**Task to complete:** Beneath this instruction is a block of data; output from it exactly the lines that run from the one containing "Model this object" through the one containing "ROD_BEHIND = 1.9", inclusive.

**Input for this task:**
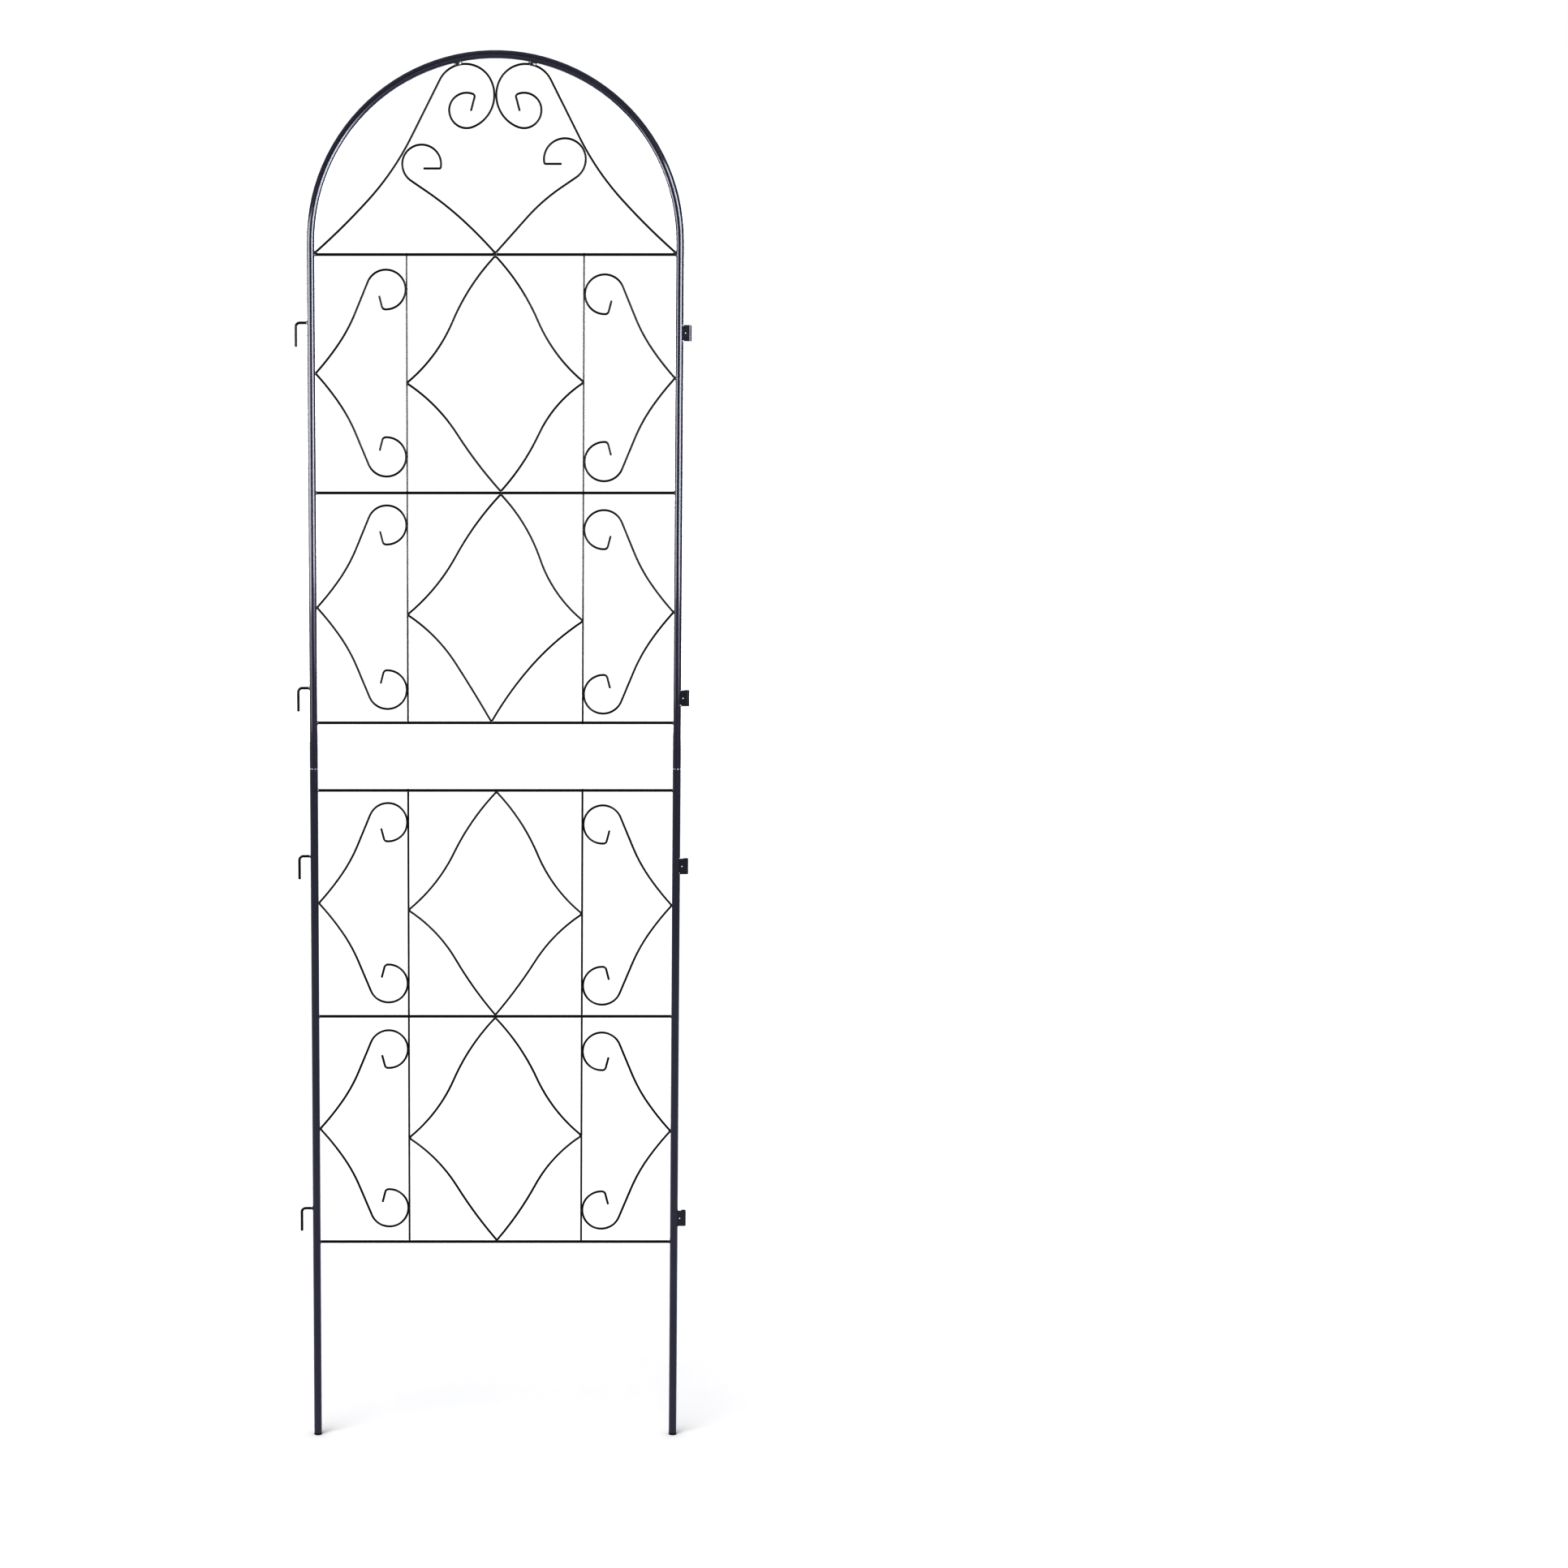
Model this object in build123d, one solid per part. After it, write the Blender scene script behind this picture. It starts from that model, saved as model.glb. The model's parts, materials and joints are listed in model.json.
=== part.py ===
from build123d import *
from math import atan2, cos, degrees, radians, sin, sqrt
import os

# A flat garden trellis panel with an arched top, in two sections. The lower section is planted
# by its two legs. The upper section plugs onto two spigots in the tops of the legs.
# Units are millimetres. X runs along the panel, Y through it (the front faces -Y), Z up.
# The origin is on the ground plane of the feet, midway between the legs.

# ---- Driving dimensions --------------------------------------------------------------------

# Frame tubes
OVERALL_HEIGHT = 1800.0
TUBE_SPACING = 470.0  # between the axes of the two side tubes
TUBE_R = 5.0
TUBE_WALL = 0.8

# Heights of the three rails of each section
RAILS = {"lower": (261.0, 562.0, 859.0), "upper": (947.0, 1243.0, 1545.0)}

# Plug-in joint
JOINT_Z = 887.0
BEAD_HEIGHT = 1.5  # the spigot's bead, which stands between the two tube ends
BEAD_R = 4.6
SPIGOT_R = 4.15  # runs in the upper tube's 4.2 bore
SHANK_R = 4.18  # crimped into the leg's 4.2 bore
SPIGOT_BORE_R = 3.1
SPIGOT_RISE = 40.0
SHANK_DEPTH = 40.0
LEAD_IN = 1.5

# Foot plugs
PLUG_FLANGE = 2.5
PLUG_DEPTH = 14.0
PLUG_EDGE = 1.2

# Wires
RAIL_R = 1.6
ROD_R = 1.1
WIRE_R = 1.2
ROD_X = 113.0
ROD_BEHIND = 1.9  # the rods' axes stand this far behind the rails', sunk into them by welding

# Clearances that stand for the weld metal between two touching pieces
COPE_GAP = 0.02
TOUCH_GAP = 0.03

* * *

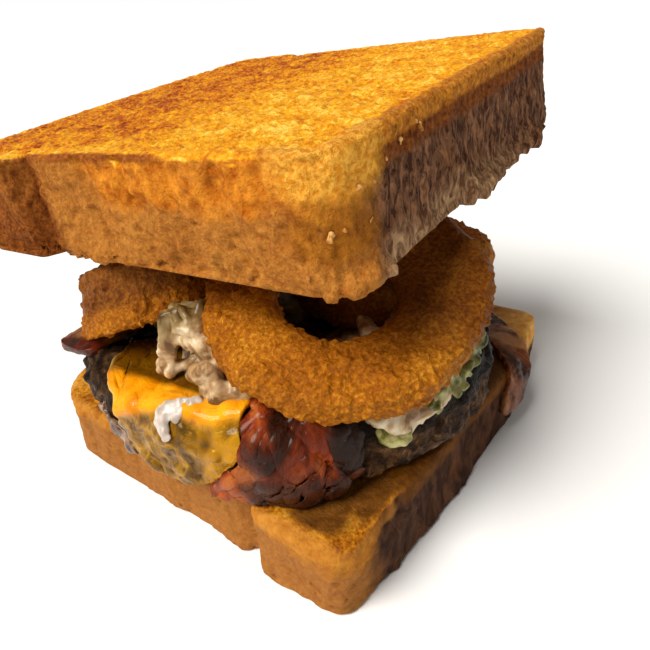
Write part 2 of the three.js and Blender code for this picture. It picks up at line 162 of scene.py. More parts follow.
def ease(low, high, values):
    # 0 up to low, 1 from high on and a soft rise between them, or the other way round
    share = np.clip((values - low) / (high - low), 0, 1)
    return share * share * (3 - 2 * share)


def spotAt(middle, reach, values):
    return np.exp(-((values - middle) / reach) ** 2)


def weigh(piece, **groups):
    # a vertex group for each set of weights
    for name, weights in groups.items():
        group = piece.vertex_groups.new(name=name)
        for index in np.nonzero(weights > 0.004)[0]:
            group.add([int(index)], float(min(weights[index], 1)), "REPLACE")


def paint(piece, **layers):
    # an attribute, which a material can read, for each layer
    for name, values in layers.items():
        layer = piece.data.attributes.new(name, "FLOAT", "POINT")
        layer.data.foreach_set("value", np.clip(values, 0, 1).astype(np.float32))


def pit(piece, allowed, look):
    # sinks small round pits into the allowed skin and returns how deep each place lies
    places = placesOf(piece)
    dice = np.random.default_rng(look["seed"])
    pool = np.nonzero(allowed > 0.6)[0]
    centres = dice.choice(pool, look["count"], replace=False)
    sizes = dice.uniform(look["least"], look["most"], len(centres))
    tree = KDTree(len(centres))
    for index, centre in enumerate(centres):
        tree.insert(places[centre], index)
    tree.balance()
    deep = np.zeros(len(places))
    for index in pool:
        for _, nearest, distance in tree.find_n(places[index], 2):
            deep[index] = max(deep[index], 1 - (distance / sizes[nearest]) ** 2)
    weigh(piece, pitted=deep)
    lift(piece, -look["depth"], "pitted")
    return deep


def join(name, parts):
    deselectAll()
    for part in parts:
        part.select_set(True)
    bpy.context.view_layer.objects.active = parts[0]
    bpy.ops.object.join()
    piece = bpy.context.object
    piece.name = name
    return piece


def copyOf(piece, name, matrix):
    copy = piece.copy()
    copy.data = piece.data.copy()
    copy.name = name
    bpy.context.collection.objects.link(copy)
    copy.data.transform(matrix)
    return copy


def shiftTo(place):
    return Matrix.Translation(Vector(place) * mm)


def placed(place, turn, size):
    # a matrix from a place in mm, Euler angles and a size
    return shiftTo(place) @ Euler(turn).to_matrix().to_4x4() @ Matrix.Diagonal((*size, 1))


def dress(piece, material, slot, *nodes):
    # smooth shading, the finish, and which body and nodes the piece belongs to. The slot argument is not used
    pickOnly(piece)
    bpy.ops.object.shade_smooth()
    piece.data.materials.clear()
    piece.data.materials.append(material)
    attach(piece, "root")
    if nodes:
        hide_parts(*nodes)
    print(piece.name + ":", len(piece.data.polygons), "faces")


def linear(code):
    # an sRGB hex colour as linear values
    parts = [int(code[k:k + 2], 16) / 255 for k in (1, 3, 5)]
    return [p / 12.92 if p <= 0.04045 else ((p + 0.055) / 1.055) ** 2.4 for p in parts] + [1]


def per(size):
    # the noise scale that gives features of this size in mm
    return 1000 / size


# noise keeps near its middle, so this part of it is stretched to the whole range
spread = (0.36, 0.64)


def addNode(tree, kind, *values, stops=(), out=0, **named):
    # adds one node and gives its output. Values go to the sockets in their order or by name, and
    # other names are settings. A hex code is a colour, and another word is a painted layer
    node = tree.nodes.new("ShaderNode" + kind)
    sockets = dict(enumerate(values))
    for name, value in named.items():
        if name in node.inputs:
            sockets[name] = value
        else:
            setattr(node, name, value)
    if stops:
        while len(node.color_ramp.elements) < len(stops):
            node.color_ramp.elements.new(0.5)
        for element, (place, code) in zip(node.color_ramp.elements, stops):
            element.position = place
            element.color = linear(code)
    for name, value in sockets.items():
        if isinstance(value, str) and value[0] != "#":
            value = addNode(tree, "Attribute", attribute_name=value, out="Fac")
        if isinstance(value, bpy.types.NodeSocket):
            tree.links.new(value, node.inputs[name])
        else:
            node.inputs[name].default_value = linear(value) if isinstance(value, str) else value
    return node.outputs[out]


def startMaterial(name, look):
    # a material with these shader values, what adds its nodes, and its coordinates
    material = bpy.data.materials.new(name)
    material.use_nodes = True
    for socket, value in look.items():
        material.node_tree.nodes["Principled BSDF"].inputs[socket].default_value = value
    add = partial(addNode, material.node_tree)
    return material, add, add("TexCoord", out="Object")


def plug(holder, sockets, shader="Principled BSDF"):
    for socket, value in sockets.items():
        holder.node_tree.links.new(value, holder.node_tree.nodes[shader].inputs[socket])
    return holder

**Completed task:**
Model this object in build123d, one solid per part. After it, write the Blender scene script behind this picture. It starts from that model, saved as model.glb. The model's parts, materials and joints are listed in model.json.
=== part.py ===
from build123d import *
from math import atan2, cos, degrees, radians, sin, sqrt
import os

# A flat garden trellis panel with an arched top, in two sections. The lower section is planted
# by its two legs. The upper section plugs onto two spigots in the tops of the legs.
# Units are millimetres. X runs along the panel, Y through it (the front faces -Y), Z up.
# The origin is on the ground plane of the feet, midway between the legs.

# ---- Driving dimensions --------------------------------------------------------------------

# Frame tubes
OVERALL_HEIGHT = 1800.0
TUBE_SPACING = 470.0  # between the axes of the two side tubes
TUBE_R = 5.0
TUBE_WALL = 0.8

# Heights of the three rails of each section
RAILS = {"lower": (261.0, 562.0, 859.0), "upper": (947.0, 1243.0, 1545.0)}

# Plug-in joint
JOINT_Z = 887.0
BEAD_HEIGHT = 1.5  # the spigot's bead, which stands between the two tube ends
BEAD_R = 4.6
SPIGOT_R = 4.15  # runs in the upper tube's 4.2 bore
SHANK_R = 4.18  # crimped into the leg's 4.2 bore
SPIGOT_BORE_R = 3.1
SPIGOT_RISE = 40.0
SHANK_DEPTH = 40.0
LEAD_IN = 1.5

# Foot plugs
PLUG_FLANGE = 2.5
PLUG_DEPTH = 14.0
PLUG_EDGE = 1.2

# Wires
RAIL_R = 1.6
ROD_R = 1.1
WIRE_R = 1.2
ROD_X = 113.0
ROD_BEHIND = 1.9  # the rods' axes stand this far behind the rails', sunk into them by welding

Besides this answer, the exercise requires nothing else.